Wśród postulatów podnoszonych przez ZNP znajduje się więc podniesienie „o 10% wynagrodzenia zasadniczego nauczycieli, wychowawców i innych pracowników pedagogicznych”. Jednak, jak wielokrotnie w ostatnich dniach podkreślała minister edukacji narodowej, na razie pracownicy oświaty nie mogą liczyć na podniesienie pensji. – Pieniędzy na rok 2016 nie ma – stwierdziła Joanna Kluzik-Rostkowska w programie „Polityka przy kawie” w TVP1.
Nauczyciele podkreślają także, że rząd prowadzi niewłaściwą politykę w stosunku do nauczycieli. – Osłabia się nasz prestiż, podkreśla się tylko przywileje - wakacje i ferie, a nie mówi o zebraniach z rodzicami, wycieczkach z uczniami, radach pedagogicznych, szkoleniach, przygotowaniach do lekcji, sprawdzaniu prac klasowych, przygotowaniach do konkursów – mówi Katarzyna.

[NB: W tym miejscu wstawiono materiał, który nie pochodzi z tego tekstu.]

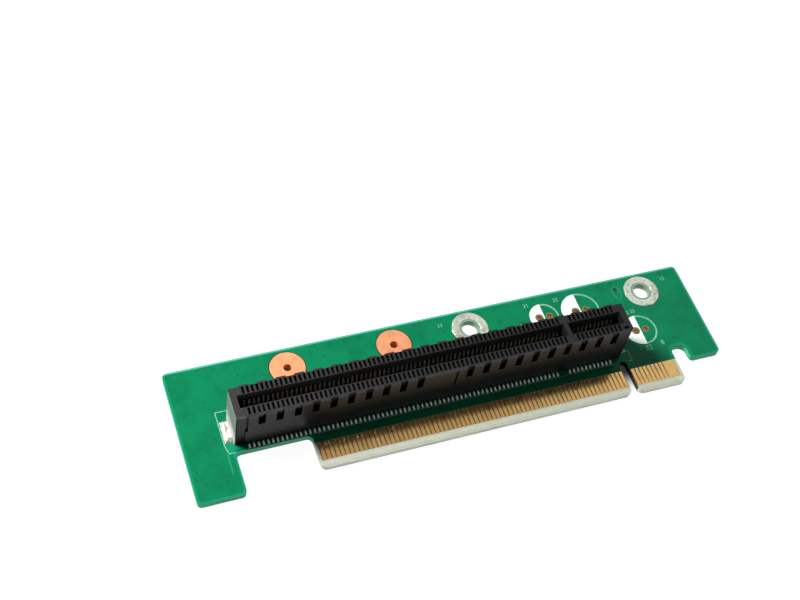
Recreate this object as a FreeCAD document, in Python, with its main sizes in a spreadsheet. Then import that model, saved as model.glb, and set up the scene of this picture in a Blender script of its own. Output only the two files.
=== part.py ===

Z raportu o stanie polskiej edukacji Instytutu Badań Edukacyjnych wynika, że nauczyciel zatrudniony na pełen etat pracuje średnio ponad 46 godzin tygodniowo.
Niedoposażenie szkół, niedostosowanie infrastruktury, przepełnione klasy, likwidacja małych szkół, osłabienie prestiżu zawodu nauczyciela to tylko niektóre z licznych problemów polskiego systemu oświaty. Za chwilę rozpocznie się nowy rok szkolny, czas pokaże, czy będzie lepszy i czy chociaż kilka z tych palących problemów, uda się rozwiązać.